SOURCE MATERIAL:

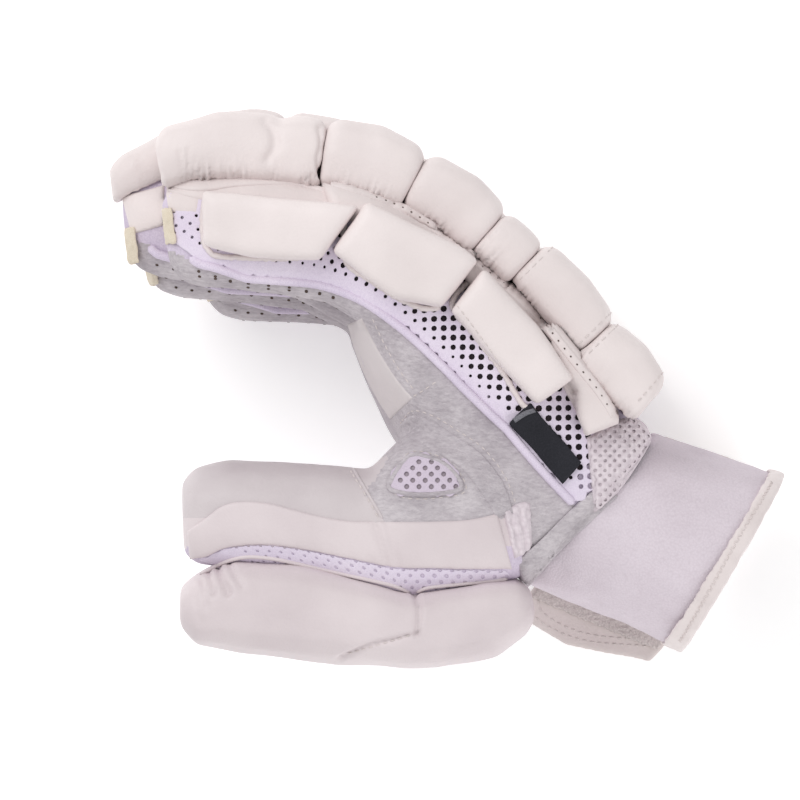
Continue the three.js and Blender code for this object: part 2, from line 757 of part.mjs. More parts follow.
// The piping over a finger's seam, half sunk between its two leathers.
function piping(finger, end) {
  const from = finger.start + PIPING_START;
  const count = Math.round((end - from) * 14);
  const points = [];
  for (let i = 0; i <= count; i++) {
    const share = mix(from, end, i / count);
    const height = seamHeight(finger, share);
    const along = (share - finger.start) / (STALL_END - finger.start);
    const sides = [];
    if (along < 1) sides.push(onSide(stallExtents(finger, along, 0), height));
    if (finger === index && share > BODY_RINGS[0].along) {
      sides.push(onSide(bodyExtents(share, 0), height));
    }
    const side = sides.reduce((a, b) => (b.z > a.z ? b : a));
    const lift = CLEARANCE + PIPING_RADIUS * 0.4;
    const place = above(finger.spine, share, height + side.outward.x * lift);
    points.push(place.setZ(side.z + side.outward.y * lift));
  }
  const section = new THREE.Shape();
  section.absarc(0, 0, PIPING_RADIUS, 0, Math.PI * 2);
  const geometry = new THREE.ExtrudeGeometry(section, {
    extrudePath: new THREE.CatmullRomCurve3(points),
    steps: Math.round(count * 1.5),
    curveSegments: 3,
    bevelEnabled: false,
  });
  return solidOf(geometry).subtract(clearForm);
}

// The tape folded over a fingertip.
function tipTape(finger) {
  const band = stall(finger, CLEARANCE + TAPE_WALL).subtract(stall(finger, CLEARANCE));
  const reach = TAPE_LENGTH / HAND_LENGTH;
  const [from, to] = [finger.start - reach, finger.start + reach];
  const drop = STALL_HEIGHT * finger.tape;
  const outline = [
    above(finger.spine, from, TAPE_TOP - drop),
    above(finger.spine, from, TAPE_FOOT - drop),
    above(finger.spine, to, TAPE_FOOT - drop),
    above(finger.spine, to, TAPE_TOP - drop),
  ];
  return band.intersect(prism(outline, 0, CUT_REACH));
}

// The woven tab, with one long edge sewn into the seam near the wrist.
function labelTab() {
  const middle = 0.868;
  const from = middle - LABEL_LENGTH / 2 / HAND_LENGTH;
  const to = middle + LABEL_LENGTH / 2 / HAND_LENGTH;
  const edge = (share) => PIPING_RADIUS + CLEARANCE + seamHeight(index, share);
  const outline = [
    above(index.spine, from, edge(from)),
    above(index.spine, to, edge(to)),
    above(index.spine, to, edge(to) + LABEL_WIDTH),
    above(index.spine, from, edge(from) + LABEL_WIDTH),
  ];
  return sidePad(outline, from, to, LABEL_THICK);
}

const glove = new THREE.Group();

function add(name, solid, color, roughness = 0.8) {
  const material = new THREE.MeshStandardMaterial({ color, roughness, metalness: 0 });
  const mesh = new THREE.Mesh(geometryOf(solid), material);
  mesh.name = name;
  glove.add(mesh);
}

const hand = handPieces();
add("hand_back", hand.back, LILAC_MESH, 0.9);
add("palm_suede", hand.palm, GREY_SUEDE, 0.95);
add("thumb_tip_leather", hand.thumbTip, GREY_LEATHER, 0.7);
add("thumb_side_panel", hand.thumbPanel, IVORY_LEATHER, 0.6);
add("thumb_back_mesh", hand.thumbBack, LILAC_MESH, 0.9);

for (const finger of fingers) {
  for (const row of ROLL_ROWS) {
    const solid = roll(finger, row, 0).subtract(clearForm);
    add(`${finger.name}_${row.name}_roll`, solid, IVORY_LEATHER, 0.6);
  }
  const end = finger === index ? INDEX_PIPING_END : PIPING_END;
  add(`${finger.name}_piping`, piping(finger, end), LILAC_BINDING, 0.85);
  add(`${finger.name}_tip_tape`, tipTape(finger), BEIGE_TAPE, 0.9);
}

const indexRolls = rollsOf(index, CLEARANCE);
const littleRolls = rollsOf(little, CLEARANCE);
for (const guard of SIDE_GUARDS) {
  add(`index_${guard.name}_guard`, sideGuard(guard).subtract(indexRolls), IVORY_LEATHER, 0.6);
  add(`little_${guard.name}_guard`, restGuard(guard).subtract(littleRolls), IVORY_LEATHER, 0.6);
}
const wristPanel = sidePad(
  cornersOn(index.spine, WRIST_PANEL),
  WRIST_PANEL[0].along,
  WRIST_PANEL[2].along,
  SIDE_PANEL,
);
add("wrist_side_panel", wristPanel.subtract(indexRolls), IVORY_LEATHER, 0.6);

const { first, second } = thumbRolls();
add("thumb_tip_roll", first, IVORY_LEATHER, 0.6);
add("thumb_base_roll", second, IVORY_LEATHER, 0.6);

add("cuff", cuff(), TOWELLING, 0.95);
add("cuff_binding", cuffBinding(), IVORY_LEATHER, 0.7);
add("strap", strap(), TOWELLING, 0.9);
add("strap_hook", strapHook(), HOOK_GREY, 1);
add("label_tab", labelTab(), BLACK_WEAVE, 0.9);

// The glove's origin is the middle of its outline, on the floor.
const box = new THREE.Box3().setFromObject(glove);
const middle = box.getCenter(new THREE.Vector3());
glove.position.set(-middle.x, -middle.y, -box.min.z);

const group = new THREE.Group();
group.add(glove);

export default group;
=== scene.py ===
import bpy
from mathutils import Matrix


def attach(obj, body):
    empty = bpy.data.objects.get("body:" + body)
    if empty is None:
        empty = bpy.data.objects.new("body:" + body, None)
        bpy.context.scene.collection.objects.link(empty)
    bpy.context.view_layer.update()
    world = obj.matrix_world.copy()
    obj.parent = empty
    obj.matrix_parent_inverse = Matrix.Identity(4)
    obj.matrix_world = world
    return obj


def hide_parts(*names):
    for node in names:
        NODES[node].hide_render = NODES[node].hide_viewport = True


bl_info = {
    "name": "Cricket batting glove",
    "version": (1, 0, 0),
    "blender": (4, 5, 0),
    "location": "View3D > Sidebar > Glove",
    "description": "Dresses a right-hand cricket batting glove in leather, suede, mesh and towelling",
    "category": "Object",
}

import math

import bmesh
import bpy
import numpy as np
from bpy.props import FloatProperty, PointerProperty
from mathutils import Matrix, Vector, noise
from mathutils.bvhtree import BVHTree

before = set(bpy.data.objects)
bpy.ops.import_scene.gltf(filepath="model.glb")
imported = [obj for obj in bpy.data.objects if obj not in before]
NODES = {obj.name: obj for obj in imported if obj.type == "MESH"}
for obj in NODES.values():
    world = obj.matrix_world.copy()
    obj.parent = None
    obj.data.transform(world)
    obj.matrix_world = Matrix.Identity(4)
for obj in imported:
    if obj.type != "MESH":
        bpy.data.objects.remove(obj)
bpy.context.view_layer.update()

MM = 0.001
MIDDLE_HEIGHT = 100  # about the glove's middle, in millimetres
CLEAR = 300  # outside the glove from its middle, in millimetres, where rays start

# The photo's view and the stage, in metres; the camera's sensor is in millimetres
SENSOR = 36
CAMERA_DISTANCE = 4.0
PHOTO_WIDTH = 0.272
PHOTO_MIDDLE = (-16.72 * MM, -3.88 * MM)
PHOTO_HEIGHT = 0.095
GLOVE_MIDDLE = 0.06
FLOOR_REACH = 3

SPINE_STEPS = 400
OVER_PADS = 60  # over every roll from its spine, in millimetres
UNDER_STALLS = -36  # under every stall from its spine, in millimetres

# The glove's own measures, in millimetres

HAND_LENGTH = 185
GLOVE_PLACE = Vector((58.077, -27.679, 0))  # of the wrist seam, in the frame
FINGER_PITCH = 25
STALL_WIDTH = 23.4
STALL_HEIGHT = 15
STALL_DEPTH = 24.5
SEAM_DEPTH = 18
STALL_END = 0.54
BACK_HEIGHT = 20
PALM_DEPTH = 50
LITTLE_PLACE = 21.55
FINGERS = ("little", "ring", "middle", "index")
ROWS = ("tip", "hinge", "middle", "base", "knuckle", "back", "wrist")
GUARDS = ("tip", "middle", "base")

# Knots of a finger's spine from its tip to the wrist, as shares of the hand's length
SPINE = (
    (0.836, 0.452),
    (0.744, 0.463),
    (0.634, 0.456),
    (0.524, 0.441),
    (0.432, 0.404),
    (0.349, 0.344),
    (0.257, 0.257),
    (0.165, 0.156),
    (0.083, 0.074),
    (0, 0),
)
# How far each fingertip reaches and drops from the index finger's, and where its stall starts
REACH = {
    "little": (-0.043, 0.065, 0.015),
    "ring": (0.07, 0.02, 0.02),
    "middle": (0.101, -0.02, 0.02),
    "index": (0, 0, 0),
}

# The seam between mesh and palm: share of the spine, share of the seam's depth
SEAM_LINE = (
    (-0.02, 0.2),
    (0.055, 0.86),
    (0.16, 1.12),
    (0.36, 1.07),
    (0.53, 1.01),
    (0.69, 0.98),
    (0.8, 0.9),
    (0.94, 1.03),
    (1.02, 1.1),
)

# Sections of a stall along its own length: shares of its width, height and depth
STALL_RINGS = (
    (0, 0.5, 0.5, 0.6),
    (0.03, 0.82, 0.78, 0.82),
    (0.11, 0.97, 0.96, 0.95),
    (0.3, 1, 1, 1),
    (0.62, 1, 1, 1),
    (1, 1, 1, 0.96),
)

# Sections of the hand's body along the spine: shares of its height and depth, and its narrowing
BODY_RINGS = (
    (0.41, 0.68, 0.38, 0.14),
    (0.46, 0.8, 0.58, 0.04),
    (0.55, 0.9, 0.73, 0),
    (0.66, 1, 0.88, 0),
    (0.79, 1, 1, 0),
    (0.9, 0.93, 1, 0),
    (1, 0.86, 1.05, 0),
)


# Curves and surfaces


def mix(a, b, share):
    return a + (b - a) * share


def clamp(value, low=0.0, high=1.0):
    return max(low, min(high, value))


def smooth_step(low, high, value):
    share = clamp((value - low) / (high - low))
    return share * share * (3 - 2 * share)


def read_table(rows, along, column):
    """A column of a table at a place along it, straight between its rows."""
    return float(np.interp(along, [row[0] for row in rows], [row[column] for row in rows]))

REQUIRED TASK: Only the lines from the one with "on the floor." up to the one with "bpy.context.scene.collection.objects.link(empty)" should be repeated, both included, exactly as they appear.

RESULT:
// The glove's origin is the middle of its outline, on the floor.
const box = new THREE.Box3().setFromObject(glove);
const middle = box.getCenter(new THREE.Vector3());
glove.position.set(-middle.x, -middle.y, -box.min.z);

const group = new THREE.Group();
group.add(glove);

export default group;
=== scene.py ===
import bpy
from mathutils import Matrix


def attach(obj, body):
    empty = bpy.data.objects.get("body:" + body)
    if empty is None:
        empty = bpy.data.objects.new("body:" + body, None)
        bpy.context.scene.collection.objects.link(empty)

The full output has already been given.